▶ _AIM OF THE EXERCISE_: Each line containing the word "model" needs to be copied.

▶ _RECORDS SHOWN_:
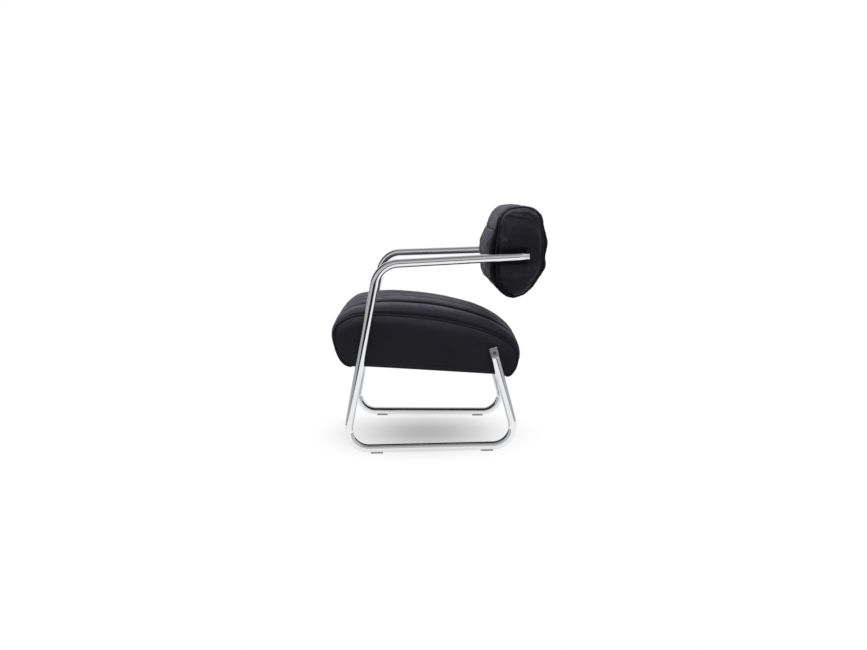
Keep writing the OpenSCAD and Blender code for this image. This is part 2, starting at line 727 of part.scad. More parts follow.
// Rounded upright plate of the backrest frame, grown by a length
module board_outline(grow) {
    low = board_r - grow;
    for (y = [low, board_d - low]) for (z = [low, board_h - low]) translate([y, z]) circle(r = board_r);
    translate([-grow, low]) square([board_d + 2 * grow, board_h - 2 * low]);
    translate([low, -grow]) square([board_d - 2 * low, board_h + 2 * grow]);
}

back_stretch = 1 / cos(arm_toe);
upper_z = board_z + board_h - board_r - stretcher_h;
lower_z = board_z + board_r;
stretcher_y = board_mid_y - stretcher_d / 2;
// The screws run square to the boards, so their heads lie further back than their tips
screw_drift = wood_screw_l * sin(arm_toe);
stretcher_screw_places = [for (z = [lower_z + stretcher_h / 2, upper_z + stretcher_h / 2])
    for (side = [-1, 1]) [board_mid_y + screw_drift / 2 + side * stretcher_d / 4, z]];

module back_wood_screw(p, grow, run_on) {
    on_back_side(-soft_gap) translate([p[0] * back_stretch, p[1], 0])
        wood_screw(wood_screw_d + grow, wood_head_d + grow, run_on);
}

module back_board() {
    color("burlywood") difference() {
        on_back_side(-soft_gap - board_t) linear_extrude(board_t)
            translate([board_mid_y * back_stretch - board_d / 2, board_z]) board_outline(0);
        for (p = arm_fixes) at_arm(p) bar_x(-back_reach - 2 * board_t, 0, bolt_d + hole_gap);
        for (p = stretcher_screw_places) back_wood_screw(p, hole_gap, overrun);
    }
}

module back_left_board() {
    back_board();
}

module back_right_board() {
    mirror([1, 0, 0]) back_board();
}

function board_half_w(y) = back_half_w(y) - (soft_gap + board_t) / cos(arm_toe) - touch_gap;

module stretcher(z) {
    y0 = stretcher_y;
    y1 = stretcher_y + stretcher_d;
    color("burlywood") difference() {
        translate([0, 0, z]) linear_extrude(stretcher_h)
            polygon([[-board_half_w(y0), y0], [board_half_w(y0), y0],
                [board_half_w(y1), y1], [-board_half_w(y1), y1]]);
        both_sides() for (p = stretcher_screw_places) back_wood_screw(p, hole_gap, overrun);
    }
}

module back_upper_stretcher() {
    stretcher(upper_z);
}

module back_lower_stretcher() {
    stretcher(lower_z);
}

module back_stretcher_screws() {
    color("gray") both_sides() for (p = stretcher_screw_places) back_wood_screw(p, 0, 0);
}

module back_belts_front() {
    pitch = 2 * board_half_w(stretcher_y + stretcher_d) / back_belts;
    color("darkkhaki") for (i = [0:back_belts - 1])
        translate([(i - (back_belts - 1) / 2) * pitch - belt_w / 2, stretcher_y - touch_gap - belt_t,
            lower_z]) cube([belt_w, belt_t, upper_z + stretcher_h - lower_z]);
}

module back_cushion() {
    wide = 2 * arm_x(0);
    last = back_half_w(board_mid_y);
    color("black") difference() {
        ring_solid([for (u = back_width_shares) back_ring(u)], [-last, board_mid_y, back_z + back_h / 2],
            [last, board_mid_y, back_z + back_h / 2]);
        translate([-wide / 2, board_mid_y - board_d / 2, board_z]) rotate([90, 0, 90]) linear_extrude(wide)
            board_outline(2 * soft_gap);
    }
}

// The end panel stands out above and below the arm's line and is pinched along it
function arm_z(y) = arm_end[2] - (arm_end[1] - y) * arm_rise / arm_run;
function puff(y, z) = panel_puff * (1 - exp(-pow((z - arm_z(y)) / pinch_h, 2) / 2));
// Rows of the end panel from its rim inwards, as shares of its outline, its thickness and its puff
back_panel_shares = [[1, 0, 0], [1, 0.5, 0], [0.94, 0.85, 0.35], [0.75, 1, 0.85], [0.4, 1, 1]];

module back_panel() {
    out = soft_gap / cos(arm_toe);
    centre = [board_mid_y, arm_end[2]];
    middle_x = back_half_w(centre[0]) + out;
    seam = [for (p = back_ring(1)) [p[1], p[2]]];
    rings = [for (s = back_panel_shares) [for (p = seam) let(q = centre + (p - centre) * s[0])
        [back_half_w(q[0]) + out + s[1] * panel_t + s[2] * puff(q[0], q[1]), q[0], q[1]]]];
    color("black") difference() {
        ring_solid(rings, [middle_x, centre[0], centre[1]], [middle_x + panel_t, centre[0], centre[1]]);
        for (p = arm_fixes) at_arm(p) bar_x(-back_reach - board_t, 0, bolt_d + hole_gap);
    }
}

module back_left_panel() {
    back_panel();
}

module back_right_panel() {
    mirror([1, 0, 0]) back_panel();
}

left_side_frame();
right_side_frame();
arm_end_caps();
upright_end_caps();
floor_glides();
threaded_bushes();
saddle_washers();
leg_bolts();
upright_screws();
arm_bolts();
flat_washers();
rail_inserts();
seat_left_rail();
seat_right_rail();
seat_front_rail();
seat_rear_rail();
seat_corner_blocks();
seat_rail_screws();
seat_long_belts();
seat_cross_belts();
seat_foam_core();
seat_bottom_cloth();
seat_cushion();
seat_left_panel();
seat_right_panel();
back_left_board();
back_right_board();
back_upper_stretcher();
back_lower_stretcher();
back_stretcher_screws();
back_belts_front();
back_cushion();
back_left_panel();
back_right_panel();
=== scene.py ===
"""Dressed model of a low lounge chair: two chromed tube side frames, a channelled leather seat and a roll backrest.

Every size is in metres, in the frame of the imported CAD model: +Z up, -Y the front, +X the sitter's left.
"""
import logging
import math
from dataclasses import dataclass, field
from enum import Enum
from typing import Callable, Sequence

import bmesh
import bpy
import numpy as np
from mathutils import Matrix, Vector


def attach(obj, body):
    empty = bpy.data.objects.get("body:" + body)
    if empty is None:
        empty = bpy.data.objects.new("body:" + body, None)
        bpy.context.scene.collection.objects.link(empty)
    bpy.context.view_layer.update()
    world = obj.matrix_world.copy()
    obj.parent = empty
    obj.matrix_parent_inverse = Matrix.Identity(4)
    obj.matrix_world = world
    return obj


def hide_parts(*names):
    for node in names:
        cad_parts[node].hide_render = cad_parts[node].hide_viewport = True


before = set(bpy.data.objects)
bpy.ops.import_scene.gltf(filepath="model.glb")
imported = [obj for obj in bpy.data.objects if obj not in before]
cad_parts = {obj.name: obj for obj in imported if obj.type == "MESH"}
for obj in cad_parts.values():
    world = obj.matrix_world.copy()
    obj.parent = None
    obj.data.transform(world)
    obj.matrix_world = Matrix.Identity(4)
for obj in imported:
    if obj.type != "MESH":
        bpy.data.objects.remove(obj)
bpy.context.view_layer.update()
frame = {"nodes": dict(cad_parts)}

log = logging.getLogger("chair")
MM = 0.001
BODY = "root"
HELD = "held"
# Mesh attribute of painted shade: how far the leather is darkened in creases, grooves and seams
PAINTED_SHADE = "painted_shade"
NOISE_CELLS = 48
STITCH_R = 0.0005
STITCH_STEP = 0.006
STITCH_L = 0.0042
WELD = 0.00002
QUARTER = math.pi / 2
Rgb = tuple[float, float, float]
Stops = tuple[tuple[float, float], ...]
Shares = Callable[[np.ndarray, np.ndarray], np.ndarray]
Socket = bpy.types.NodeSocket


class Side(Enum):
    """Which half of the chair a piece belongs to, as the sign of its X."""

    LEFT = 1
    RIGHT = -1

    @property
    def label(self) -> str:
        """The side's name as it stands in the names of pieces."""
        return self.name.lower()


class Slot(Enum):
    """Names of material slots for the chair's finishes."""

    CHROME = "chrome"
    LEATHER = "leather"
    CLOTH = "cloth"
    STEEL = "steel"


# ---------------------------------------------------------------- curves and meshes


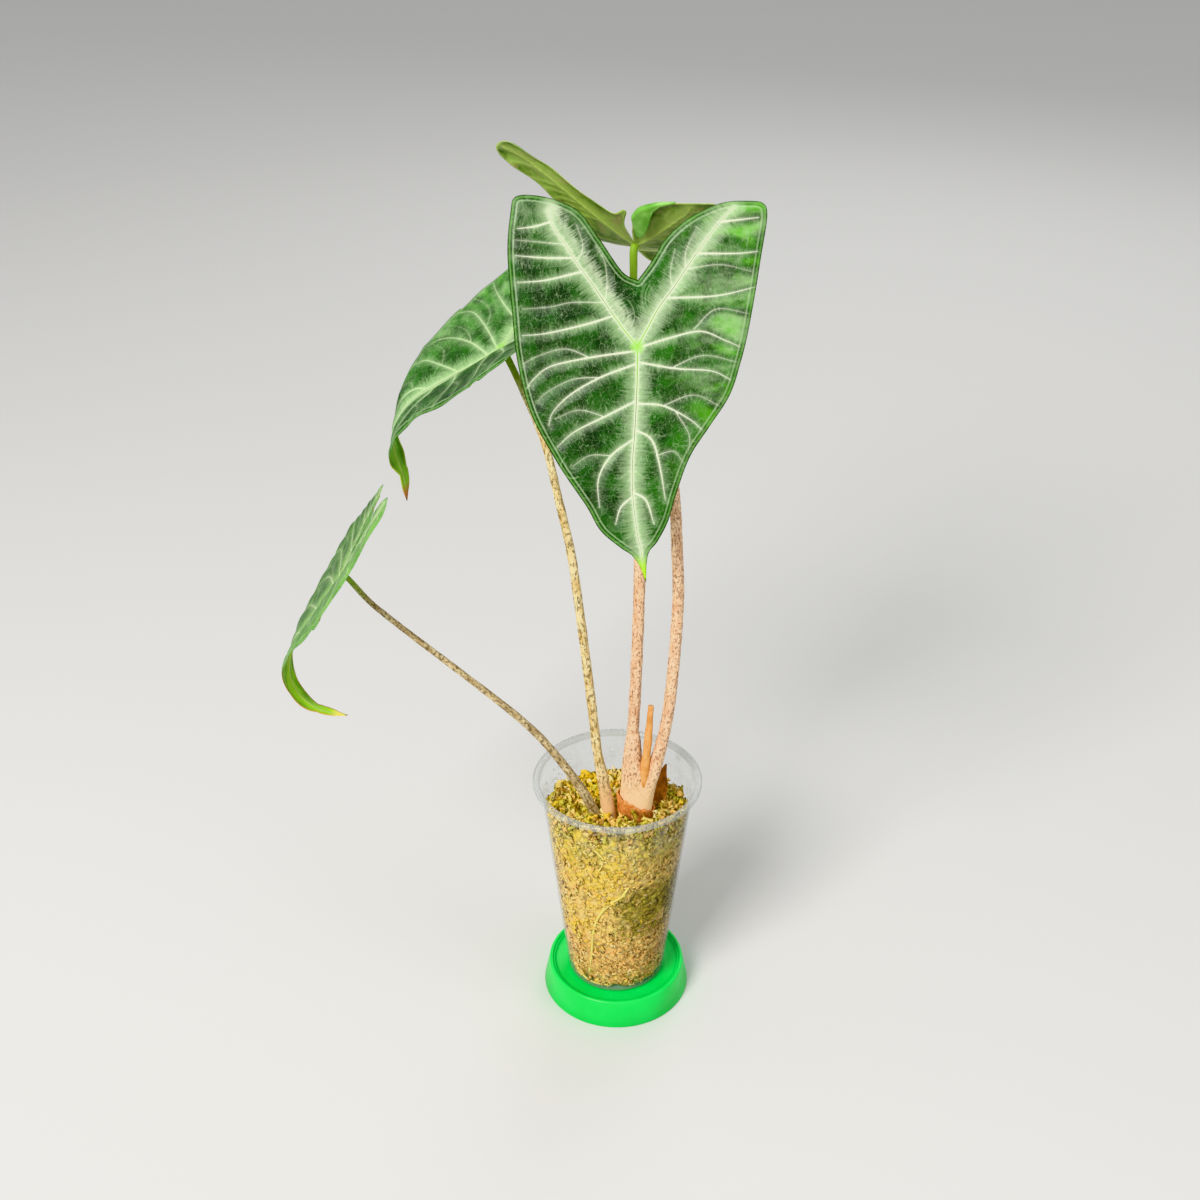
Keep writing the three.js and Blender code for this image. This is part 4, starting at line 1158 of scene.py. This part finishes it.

▶ _SOLUTION FOR THIS TASK_:
"""Dressed model of a low lounge chair: two chromed tube side frames, a channelled leather seat and a roll backrest.
Every size is in metres, in the frame of the imported CAD model: +Z up, -Y the front, +X the sitter's left.
bpy.ops.import_scene.gltf(filepath="model.glb")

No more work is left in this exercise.